# YOUR INSTRUCTIONS
For this exercise, write out exactly, and only, the lines running from the line that contains "cad_parts[node].hide_render = cad_parts[node].hide_viewport" through the line that contains "reliefPieces = []".

# THE DATA
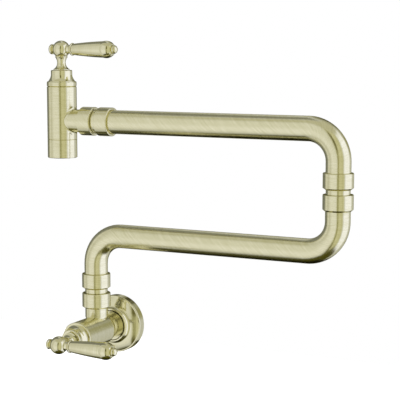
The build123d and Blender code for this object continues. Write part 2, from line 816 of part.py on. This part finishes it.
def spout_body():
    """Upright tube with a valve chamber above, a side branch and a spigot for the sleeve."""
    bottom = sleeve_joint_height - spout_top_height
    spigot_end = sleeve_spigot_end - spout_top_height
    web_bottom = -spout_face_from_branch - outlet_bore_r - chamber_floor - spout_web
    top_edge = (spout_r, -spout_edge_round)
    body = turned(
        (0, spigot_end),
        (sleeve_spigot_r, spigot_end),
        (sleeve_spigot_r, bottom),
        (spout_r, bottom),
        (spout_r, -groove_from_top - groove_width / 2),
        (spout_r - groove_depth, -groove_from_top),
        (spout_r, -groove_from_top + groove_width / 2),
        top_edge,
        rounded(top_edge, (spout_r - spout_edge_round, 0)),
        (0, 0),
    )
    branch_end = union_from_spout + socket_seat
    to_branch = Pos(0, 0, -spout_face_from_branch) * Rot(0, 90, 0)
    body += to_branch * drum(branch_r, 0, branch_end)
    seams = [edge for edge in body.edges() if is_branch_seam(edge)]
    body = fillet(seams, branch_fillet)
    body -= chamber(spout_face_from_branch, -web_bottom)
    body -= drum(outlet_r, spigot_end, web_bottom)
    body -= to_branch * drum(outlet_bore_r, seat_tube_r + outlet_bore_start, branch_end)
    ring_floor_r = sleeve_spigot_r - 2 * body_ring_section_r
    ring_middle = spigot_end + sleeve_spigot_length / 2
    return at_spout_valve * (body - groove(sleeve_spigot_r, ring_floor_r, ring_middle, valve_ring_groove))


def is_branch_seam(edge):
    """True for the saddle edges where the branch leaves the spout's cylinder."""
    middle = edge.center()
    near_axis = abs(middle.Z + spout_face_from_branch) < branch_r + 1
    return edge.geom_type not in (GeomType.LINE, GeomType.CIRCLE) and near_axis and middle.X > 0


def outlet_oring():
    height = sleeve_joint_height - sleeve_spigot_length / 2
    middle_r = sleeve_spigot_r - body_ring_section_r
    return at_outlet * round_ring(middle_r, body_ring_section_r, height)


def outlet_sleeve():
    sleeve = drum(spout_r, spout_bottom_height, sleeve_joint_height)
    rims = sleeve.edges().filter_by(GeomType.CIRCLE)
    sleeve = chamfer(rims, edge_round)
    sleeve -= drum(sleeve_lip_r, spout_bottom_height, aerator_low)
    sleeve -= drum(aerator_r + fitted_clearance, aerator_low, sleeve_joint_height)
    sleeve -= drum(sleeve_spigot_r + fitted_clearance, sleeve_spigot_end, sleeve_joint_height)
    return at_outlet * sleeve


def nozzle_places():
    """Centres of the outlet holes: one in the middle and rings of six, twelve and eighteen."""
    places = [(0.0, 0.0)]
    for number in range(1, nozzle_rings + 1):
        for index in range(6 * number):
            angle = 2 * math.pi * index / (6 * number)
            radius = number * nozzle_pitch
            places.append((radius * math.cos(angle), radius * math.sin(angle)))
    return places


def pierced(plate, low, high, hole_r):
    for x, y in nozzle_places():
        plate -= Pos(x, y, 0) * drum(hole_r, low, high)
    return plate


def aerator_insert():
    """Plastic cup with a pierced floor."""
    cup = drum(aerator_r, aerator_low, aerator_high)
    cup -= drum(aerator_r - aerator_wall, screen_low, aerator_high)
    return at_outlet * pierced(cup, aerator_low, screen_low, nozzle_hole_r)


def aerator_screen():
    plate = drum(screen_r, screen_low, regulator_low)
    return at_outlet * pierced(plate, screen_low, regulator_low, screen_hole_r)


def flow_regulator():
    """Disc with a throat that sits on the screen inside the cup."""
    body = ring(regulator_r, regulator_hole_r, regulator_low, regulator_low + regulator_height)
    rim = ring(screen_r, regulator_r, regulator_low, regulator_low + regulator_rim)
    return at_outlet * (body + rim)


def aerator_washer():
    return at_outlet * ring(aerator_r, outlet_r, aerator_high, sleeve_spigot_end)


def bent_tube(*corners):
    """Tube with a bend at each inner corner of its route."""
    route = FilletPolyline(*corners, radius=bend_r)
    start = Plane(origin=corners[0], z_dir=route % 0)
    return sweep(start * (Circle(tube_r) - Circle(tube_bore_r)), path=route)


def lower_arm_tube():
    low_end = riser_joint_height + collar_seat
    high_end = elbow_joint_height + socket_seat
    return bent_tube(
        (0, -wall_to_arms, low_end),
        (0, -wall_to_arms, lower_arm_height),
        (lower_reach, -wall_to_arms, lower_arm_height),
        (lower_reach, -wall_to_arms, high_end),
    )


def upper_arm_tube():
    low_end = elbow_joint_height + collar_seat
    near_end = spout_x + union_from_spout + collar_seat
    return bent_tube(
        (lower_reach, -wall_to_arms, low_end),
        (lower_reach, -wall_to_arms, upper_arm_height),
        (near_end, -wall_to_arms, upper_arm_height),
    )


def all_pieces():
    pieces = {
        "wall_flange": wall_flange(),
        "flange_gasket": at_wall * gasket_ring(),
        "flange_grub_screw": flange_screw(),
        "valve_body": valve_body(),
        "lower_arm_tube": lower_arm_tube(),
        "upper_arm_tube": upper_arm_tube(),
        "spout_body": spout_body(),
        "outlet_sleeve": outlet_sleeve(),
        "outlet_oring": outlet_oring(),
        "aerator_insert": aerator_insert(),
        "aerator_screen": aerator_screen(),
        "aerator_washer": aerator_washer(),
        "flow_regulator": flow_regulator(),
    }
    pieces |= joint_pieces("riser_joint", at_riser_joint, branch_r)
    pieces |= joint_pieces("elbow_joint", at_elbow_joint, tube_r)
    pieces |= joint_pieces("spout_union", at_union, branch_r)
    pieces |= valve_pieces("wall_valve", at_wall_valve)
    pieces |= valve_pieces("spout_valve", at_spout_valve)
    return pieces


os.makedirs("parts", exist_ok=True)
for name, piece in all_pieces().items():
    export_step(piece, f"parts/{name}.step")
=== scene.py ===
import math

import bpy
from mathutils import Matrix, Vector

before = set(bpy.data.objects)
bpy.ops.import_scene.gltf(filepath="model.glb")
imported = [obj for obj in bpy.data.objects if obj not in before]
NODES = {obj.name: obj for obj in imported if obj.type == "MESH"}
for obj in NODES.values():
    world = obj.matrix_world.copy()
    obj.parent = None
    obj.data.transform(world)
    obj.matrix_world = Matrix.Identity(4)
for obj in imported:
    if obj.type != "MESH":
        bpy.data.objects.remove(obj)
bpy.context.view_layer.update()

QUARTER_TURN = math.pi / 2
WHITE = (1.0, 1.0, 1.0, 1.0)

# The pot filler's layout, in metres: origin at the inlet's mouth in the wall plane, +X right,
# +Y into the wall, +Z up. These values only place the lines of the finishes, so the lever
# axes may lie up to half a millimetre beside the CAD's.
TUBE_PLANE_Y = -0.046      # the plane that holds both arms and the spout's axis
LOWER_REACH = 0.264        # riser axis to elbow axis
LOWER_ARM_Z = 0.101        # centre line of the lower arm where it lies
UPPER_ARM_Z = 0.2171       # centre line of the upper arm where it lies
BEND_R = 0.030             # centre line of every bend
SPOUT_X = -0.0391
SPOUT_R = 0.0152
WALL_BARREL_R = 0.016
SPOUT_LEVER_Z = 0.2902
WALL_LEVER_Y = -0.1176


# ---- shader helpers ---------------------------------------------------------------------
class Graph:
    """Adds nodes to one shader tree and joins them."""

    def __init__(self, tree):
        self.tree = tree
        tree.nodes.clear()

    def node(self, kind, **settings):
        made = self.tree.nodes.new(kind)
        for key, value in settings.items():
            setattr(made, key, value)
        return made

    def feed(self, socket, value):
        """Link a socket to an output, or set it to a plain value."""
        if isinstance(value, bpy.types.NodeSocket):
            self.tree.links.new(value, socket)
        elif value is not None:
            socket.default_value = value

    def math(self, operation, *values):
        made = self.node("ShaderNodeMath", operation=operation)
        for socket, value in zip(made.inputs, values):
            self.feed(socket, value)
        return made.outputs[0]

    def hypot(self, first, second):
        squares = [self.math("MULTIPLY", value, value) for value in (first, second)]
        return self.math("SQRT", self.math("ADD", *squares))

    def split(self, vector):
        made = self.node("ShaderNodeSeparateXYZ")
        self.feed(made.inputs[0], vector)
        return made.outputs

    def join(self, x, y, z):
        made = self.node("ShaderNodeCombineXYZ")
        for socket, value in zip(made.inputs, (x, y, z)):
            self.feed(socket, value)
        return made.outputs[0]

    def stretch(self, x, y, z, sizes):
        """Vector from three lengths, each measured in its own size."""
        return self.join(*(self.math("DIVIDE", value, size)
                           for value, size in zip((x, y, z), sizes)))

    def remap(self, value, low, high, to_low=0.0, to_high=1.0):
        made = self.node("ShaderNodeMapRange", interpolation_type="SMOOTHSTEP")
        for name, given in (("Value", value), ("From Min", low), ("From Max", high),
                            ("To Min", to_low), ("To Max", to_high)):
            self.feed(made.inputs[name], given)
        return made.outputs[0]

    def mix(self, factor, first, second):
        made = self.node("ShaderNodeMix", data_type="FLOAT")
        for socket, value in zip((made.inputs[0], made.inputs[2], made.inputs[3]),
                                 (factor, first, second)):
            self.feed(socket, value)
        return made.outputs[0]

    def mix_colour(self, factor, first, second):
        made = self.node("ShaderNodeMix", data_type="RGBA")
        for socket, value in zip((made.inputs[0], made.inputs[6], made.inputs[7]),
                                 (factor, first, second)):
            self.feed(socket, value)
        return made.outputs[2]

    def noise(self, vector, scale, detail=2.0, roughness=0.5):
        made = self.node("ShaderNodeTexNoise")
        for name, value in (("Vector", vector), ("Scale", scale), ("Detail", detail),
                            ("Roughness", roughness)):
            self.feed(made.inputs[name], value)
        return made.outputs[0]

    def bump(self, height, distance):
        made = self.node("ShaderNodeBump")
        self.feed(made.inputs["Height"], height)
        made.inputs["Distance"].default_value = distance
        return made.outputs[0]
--
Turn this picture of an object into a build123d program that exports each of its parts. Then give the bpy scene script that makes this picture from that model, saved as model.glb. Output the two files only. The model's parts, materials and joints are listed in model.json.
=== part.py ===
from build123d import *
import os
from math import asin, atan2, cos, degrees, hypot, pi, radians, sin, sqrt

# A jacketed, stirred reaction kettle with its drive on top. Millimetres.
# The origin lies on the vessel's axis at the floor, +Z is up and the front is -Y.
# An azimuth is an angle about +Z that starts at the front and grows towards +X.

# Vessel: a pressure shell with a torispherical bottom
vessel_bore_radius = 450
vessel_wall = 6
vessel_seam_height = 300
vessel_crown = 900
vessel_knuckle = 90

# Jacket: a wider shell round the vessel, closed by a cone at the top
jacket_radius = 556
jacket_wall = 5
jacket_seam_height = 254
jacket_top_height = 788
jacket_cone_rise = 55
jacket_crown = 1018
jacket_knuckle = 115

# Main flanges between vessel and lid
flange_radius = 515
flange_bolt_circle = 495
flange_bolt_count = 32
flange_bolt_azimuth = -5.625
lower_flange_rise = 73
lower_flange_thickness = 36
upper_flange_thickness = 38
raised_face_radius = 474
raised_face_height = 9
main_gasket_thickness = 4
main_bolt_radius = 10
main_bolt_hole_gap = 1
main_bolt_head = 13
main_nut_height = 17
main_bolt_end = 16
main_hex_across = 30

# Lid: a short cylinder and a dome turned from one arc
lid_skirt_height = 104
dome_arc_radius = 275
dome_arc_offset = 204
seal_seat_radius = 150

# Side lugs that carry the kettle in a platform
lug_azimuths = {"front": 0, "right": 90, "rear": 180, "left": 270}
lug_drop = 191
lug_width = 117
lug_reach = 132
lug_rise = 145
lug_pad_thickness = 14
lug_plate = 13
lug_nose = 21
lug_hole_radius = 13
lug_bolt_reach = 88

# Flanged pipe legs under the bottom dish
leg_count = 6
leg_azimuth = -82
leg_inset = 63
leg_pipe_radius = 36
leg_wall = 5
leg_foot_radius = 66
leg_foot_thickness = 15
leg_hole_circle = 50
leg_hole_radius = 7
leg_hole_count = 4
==
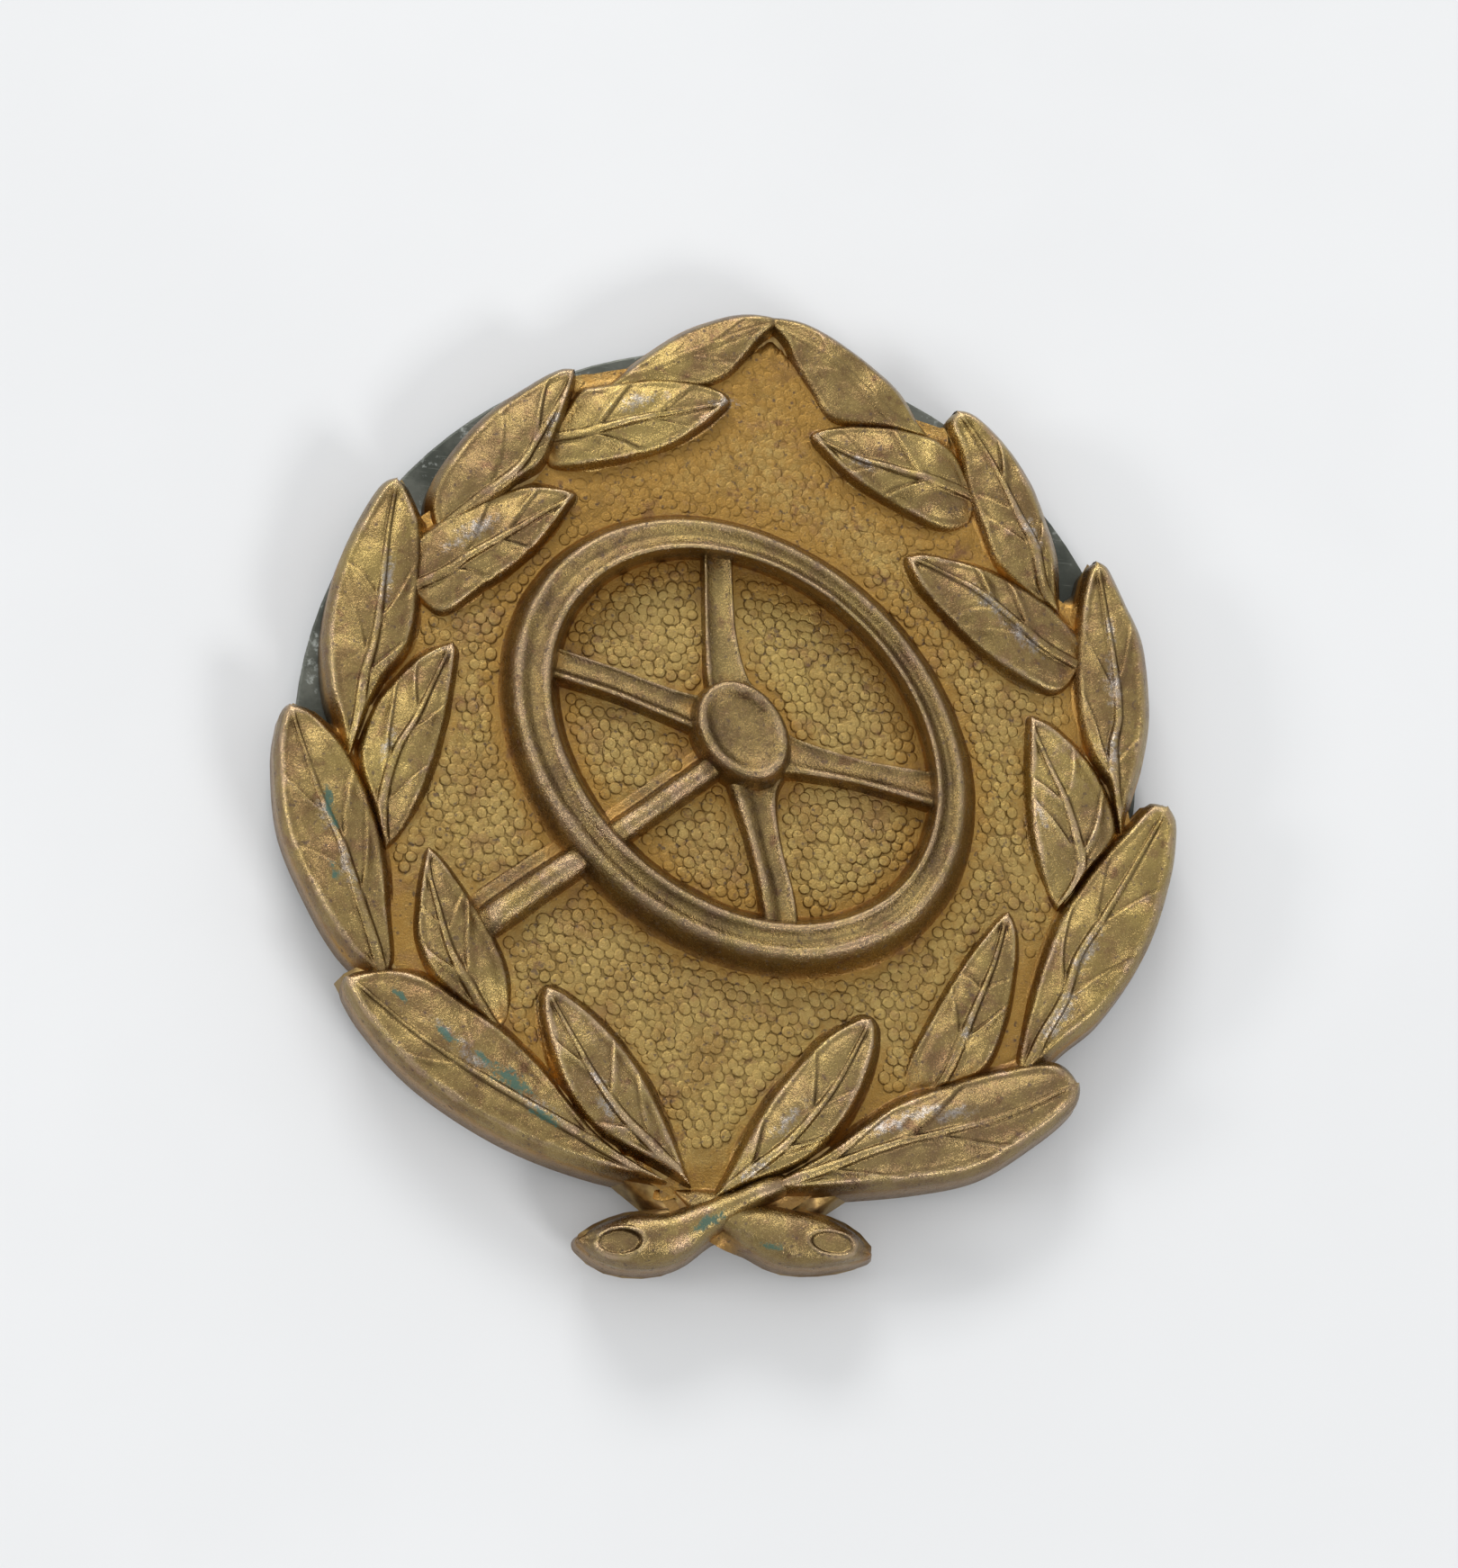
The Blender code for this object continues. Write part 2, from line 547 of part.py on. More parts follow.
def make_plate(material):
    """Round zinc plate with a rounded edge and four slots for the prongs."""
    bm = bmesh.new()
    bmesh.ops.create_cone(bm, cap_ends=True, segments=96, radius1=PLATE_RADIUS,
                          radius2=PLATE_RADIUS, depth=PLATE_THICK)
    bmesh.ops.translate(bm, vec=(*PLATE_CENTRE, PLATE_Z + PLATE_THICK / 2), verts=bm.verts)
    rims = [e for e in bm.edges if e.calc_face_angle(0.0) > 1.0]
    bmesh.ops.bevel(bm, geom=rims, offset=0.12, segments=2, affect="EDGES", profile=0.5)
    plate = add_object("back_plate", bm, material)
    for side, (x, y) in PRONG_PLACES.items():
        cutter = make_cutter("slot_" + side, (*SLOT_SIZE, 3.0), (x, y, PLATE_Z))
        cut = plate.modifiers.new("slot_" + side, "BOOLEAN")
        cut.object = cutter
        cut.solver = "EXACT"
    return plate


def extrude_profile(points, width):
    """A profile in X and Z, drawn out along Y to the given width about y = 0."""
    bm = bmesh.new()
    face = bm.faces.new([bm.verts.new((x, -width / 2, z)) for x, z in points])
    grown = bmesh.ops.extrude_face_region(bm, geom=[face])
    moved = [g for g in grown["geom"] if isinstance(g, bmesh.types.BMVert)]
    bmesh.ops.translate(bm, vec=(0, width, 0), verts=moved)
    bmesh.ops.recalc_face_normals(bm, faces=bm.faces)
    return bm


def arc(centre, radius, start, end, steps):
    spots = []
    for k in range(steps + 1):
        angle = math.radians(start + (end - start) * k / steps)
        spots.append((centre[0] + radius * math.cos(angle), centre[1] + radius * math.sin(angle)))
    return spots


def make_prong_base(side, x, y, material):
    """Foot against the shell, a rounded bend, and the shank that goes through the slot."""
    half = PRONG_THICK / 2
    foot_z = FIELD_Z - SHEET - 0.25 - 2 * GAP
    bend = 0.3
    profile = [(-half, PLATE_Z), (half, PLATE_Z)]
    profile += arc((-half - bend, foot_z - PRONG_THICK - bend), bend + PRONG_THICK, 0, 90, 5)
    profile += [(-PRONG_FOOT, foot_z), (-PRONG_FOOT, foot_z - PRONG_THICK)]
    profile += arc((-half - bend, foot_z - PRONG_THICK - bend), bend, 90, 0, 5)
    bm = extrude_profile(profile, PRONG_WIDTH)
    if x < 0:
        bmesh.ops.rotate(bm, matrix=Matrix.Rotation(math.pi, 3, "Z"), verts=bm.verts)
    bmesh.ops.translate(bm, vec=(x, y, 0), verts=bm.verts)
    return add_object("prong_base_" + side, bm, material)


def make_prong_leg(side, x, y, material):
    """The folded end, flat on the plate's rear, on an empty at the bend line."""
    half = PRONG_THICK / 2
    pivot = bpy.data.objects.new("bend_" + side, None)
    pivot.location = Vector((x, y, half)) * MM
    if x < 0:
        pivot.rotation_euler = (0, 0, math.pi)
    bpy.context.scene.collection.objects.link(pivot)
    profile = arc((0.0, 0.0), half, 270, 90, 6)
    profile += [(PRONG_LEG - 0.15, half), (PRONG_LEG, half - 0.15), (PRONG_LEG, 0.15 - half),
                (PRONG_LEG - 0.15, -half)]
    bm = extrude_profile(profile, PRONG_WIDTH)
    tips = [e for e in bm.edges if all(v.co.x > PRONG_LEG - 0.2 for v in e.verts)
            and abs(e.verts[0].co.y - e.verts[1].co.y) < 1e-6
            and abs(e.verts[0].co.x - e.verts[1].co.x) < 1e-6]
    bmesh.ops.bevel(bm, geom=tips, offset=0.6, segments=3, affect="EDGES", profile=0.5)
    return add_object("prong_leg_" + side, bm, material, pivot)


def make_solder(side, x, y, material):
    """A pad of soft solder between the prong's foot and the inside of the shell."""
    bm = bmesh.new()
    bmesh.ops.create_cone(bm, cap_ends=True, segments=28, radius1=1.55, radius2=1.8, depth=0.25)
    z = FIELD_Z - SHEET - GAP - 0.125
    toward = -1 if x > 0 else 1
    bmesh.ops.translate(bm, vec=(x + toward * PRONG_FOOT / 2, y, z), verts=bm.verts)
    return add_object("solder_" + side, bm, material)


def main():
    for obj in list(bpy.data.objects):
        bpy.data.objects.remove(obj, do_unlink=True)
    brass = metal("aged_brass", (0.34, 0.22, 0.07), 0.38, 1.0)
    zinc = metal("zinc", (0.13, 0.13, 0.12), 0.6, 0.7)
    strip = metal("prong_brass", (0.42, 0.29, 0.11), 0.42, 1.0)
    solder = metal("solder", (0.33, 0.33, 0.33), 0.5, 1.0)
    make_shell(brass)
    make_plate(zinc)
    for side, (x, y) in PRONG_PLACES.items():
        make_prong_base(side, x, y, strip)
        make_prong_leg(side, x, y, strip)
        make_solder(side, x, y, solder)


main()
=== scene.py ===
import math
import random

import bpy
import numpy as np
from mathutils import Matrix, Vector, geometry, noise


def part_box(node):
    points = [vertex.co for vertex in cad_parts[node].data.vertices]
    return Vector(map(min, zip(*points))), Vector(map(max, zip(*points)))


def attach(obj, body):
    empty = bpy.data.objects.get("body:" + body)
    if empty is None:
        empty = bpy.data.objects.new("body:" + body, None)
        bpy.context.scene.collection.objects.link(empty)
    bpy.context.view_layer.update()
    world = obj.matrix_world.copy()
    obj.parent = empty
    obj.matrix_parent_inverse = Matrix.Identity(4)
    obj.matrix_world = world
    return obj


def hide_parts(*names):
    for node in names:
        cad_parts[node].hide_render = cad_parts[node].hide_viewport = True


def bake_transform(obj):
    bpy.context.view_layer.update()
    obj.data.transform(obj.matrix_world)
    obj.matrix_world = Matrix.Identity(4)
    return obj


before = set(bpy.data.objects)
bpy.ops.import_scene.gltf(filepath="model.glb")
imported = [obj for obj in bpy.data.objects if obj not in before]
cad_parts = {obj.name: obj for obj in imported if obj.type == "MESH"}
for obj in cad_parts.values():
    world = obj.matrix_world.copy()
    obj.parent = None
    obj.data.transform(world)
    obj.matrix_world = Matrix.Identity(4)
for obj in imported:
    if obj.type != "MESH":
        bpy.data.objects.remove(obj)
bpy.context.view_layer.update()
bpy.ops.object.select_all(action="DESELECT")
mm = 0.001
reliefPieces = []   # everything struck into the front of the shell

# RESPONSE
        cad_parts[node].hide_render = cad_parts[node].hide_viewport = True


def bake_transform(obj):
    bpy.context.view_layer.update()
    obj.data.transform(obj.matrix_world)
    obj.matrix_world = Matrix.Identity(4)
    return obj


before = set(bpy.data.objects)
bpy.ops.import_scene.gltf(filepath="model.glb")
imported = [obj for obj in bpy.data.objects if obj not in before]
cad_parts = {obj.name: obj for obj in imported if obj.type == "MESH"}
for obj in cad_parts.values():
    world = obj.matrix_world.copy()
    obj.parent = None
    obj.data.transform(world)
    obj.matrix_world = Matrix.Identity(4)
for obj in imported:
    if obj.type != "MESH":
        bpy.data.objects.remove(obj)
bpy.context.view_layer.update()
bpy.ops.object.select_all(action="DESELECT")
mm = 0.001
reliefPieces = []   # everything struck into the front of the shell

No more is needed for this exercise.